**** SUPPLIED DATA ****

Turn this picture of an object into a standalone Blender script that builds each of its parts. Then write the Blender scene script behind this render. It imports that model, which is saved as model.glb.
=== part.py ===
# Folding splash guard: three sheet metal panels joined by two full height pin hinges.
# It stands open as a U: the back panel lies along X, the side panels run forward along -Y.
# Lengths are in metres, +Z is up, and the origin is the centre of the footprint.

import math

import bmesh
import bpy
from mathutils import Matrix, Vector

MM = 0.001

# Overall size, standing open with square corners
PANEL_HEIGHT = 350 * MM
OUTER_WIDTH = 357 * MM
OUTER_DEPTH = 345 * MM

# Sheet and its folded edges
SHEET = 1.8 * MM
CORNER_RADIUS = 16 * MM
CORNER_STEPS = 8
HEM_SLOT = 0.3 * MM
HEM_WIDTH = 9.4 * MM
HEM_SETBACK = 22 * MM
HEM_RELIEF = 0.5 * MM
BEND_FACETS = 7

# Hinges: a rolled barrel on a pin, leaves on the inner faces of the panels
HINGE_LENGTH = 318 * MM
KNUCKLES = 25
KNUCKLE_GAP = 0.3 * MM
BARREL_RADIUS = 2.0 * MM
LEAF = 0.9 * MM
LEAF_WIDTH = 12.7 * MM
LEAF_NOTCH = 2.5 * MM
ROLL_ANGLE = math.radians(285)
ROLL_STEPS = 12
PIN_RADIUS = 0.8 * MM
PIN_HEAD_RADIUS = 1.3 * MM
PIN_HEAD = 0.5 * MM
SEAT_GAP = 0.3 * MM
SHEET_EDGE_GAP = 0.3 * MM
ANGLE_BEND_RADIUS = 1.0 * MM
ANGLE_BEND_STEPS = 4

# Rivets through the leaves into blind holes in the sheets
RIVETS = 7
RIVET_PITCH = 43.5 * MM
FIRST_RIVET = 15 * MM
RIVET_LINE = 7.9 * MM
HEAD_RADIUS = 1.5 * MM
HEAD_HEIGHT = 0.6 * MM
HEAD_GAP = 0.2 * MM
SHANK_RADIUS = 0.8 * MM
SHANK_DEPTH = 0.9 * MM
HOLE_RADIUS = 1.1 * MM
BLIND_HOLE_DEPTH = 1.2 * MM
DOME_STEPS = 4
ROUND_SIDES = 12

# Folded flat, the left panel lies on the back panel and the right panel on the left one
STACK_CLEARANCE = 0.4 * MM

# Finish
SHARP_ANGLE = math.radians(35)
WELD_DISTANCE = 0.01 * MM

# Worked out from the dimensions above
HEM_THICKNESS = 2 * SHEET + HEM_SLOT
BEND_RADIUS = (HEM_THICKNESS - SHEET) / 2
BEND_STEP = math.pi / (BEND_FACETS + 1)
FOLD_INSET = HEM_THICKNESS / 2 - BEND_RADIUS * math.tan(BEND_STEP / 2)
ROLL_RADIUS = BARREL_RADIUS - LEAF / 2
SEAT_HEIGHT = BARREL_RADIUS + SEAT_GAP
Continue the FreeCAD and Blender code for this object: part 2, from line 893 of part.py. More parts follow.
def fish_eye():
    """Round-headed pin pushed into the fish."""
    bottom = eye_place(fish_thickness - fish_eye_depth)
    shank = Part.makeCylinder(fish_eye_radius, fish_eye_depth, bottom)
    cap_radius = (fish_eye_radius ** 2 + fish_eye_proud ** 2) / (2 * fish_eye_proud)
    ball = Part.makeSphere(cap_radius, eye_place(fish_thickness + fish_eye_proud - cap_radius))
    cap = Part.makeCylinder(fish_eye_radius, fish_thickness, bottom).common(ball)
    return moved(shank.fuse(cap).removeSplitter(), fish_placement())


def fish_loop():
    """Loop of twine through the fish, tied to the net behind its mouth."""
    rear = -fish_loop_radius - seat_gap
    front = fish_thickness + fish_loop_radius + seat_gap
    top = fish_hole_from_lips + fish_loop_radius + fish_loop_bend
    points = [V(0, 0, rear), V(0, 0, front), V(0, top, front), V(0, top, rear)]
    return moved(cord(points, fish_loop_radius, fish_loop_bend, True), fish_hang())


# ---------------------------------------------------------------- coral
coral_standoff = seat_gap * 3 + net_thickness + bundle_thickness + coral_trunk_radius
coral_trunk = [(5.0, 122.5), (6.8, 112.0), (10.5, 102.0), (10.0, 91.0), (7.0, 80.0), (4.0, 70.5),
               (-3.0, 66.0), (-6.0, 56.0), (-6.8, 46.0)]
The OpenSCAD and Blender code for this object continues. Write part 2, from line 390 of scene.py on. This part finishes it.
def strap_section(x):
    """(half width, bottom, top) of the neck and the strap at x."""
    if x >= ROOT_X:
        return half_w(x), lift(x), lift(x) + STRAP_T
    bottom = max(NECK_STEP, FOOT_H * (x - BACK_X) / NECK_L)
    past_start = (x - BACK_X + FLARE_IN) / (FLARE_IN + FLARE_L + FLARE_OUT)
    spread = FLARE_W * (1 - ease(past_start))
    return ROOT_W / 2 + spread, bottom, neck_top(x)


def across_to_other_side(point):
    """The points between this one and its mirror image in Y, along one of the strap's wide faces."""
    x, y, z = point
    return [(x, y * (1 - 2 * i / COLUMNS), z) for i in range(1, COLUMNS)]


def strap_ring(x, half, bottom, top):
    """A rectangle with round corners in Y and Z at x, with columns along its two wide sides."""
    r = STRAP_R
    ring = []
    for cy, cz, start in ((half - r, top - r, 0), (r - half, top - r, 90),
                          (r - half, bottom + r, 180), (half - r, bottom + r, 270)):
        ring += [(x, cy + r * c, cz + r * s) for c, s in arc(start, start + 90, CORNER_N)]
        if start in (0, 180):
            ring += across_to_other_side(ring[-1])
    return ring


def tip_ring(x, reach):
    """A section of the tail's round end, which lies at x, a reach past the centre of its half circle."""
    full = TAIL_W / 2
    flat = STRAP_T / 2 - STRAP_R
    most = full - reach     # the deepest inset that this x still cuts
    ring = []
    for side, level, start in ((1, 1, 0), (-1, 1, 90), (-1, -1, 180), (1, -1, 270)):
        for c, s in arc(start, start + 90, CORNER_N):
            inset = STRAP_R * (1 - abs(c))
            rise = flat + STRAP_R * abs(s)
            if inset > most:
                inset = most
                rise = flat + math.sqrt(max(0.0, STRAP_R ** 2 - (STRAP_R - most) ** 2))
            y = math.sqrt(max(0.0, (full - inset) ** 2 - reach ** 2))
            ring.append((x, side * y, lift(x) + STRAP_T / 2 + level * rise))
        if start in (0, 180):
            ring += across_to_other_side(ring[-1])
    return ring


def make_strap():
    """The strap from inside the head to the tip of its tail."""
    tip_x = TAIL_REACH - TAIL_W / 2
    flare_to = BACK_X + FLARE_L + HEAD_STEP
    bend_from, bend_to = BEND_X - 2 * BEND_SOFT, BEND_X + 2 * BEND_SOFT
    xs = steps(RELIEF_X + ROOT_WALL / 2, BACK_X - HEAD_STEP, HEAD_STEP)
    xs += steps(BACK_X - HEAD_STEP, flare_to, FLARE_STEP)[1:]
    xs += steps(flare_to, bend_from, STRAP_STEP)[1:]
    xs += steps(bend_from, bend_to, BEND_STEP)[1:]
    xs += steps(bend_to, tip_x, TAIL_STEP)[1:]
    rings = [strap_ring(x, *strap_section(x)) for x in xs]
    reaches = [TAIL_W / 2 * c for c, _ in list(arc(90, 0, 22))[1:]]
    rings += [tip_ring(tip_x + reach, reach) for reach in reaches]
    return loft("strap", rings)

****

YOUR TASK ::
Pull out every line containing "that".

ANSWER TO THIS PROBLEM ::
Turn this picture of an object into a standalone Blender script that builds each of its parts. Then write the Blender scene script behind this render. It imports that model, which is saved as model.glb.
    most = full - reach     # the deepest inset that this x still cuts